I’m pretty sure that’s unpossible (assuming N > 0, as it’s a physical number of balls, and os N^2 + N^3 > 0, so N^1 + (>0) is not < N^1)

If I’m misreading or mis-interpreting, please elaborate.

[quote]danchubb wrote:

If you mean N^1 + N^2 + N^3 < N

I’m pretty sure that’s unpossible (assuming N > 0, as it’s a physical number of balls, and os N^2 + N^3 > 0, so N^1 + (>0) is not < N^1)

If I’m misreading or mis-interpreting, please elaborate.[/quote]

No no, N1, N2 and N3 are just the names of the boxes I think

Wouldn’t it be something like

50! / (50 - 3)! => 50! / 47! ~ 117.5k ways?

You’re talking about permutations right? So you could have 50 balls and you can use 1 ball or 49 balls? So it’s probably not exactly as above and may be 49! / 47!

That’s my best guess anyway.

[quote]matko5 wrote:

The problem is this:

In how many ways can N identical balls be placed in three boxes, so in first there are N1(1 is index), in the second N2 and in the third N3 so that

N1 + N2 + N3 < N[/quote]

Is that a strictly less than or less than or equal to?

I need some clarification, so there’s 3 boxes and you have n balls, and the question is how many different ways are there to put different numbers of balls in each box so that the total number of balls in all boxes = n? So for instance you have x balls in the first box, y balls in the 2nd and z balls in the 3rd such that x+y+z=n?

Stricky less.

[quote]JLu wrote:

I need some clarification, so there’s 3 boxes and you have n balls, and the question is how many different ways are there to put different numbers of balls in each box so that the total number of balls in all boxes = n? So for instance you have x balls in the first box, y balls in the 2nd and z balls in the 3rd such that x+y+z=n?[/quote]

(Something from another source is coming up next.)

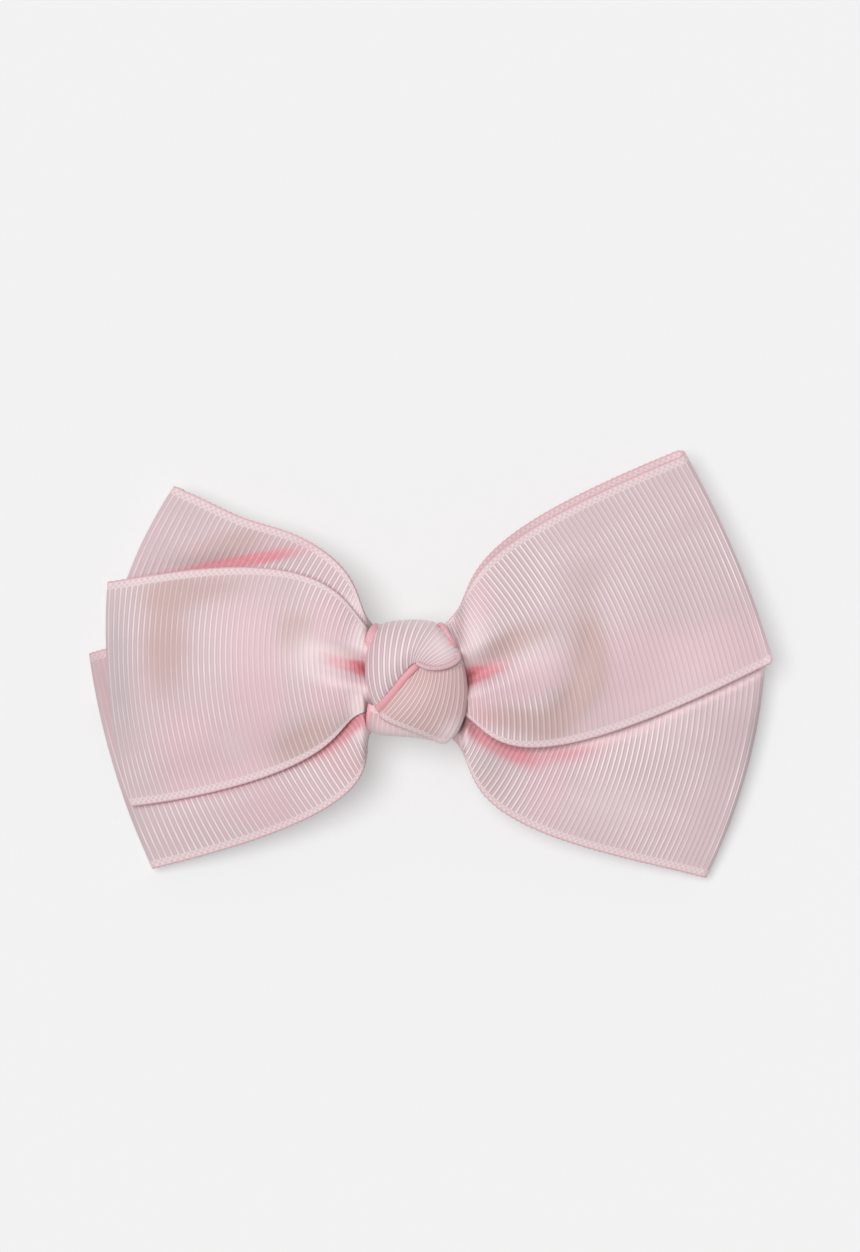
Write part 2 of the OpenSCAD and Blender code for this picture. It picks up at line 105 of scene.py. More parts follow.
class Finish:
    def __init__(self, name, **plain):
        self.material = bpy.data.materials.new(name)
        self.material.use_nodes = True
        self.tree = self.material.node_tree
        self.shader = self.tree.nodes["Principled BSDF"]
        self.give(**plain)

    def feed(self, socket, value):
        if isinstance(value, Signal):
            self.tree.links.new(value.socket, socket)
        elif socket.type == "RGBA":
            socket.default_value = (*value, 1)
        else:
            socket.default_value = value

    def give(self, **values):
        for name, value in values.items():
            self.feed(self.shader.inputs[name.replace("_", " ")], value)

    def node(self, kind, settings=None, values=None, out=0):
        made = self.tree.nodes.new(kind)
        for key, value in (settings or {}).items():
            setattr(made, key, value)
        for key, value in (values or {}).items():
            self.feed(made.inputs[key], value)
        return Signal(self, made.outputs[out])

    def number(self, name):                            # a number kept on the mesh's points
        return self.node("ShaderNodeAttribute", {"attribute_name": name}, out=2)

    def blend(self, factor, first, second):
        return self.node("ShaderNodeMix", {"data_type": "RGBA"}, {0: factor, 6: first, 7: second}, out=2)

    def vector(self, x, y):
        return self.node("ShaderNodeCombineXYZ", None, {0: x, 1: y})

    def place(self, scale=(1, 1, 1)):
        here = self.node("ShaderNodeTexCoord", out=3)
        return self.node("ShaderNodeMapping", None, {"Vector": here, "Scale": scale})

    def cloud(self, vector, scale, detail=2.0, roughness=0.5):
        return self.node("ShaderNodeTexNoise", None,
                         {"Vector": vector, "Scale": scale, "Detail": detail, "Roughness": roughness})

    def bump(self, height, distance, strength=1.0):
        values = {"Strength": strength, "Distance": distance, "Height": height}
        return self.node("ShaderNodeBump", None, values)


def linear(*rgb):                                      # an ordinary colour, 0 to 255, as the shader takes it
    return tuple(c / 255 / 12.92 if c <= 10 else ((c / 255 + 0.055) / 1.055) ** 2.4 for c in rgb)


# woven ribbon: cords across it, stitches along both edges, painted shade in deeper pink where folds face
# each other
# sizes in mm, braid in stitches to a mm, stitch as a share of height, rows to a cord

weave = {"pitch": 0.96, "height": 0.09, "half": 0.09, "side": 0.1, "edge": 1.35, "braid": 1.1, "stitch": 0.8,
         "rows": 6}
firstCord = {"bow": 1000, "knot": 500, "roll": 300, "wrap": 100}     # each ribbon's start in the pattern
mend = {"merge": 1e-7, "sliver": 1e-8}                               # metres, for closing a mesh

grosgrainLook = {
    # flank is the ribbon's own colour; the crest colour is a painted highlight on the cord tops
    "flank": linear(213, 190, 194), "crestHighlight": linear(252, 238, 239), "shadeLineAndGaps": linear(176, 150, 155),
    # painted light: a rosier, lighter flank and highlight for lit patches
    "roseLightAndPatches": linear(223, 190, 197), "roseLightHighlight": linear(246, 222, 226),
    # painted shade: a tan shadow
    "tanShadow": linear(200, 170, 167), "tanShadowHighlight": linear(226, 200, 196),
    # painted shade: deeper pink for recesses, under overlapping edges and in folds
    "darkestRecessShade": linear(192, 84, 96), "recessShadeColour": linear(220, 138, 149), "recessShadeHighlight": linear(242, 176, 184),
    "edge": linear(238, 216, 218), "hem": linear(230, 182, 190),
    # painted shade and painted light for soft spots
    "paintedShade": linear(168, 160, 162), "paintedLight": linear(255, 236, 238), "roughness": 0.55,
    "gathered": (0.028, 0.012),                        # metres from the middle: where the painted highlights begin to sharpen, and where they are sharpest
}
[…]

Yes, it should be like that but it says x+y+z < N

9

[quote]B rocK wrote:

9[/quote]

x2

so 18

I’m not sure how to handle the case where it’s strictly less than, but this sounds like a “ball and stick” problem. Picture all the balls lined up side by side, and you have 2 sticks with which to partition the balls into 3 groups. With n balls lined up, there are n+1 slots in total, and you have to think about the number of possible 2 stick combinations there are ie if n=5 you can have OOOOOII or OOIOOIO for instance.

Based on my understanding of the problem, here is how I see it:

For N=1, there is only 1 way to arrange the balls such that N1+N2+N3 < N and that is to put no balls in the boxe.

For N=2, there are 3 ways: one ball has to be left out and the other one can be put in any 3 of the boxes.

For N=3, there are 3 + 3*3 ways. You can leave two balls out and put the remaining ball in any of the 3 boxes or you can leave one ball out and put the other two in the boxes 3*3 ways. However, since all of the balls are identical, there are really only 6 ways to order 2 balls in 3 boxes: 2 in any of the three boxes or 1-2, 1-3, or 2-3. I believe this case assumes that ball A in box 1 and ball B in box = ball A in box 2 and ball B in box 1. So for N=3, there are really only 3 + 6 ways.

For N=4, you take the 3 + 6 from above and now consider how many ways that 3 balls can be ordered amongst 3 boxes. 3-0-0 plus 0-3-0 plus 0-0-3 plus 2-1-0 plus 2-0-1 plus 1-2-0 plus 0-2-1 plus 0-1-2 plus 1-0-2 plus 1-1-1. So for N=4, there are 3 + 6 + 10 ways.

For N=5, you take the 3 + 6 + 10 from above and now consider how many ways that 4 balls can be ordered amongst 3 boxes. 4-0-0, 0-4-0, 0-0-4, 3-1-0, 3-0-1, 0-3-1, 1-3-0, 0-1-3, 1-0-3, 2-2-0, 2-0-2, 0-2-2, 2-1-1, 1-2-1, 1-1-2. So for N=5, there are 3 + 6 + 10 + 15 ways.

So now we see a sequence emerging. The (n-1)th term of the sequence is given by: ((3-1) + (N-1)) C (N-1). or simply (N+1)c(N-1) Ex, for N=4, 5c3 = 10. For N=5, 6c4 = 15.

So the answer is sum(n=1:N) of [ (N+1)c(N-1) ]

That covers the more difficult case where you don’t have to use all of the balls. Ie, if N=6, you can put 1 ball in N1 and 1 in N2 and be done with it. If you are required to use N-1 balls, then the answer is just (N+1)c(N-1).

I think. Somebody feel free to double-check as I often make stupid errors in problems like this.

I just don’t know how to solve that. There is also this problem:

How many words can you make from letters in the word “banana”?

That’s puzzling beauce what is considered a word? Do I just permute possible solutions with b, a and n up to 6 letters or what?

I can solve the question how many combinations can there be in the 7/39 lottery? (15 mill +, it’s just combinations without repeating), A team that has 3 wins, 3 loses and 2 draws and how many possible ways to achieve those stats (that’s permutations with repeating, right?) and how many numbers are below 10^8 that have 5 7’ (I’m figuring out how to solve that, but I know the idea)

[quote]matko5 wrote:

I just don’t know how to solve that.[/quote]

Don’t know how to solve what?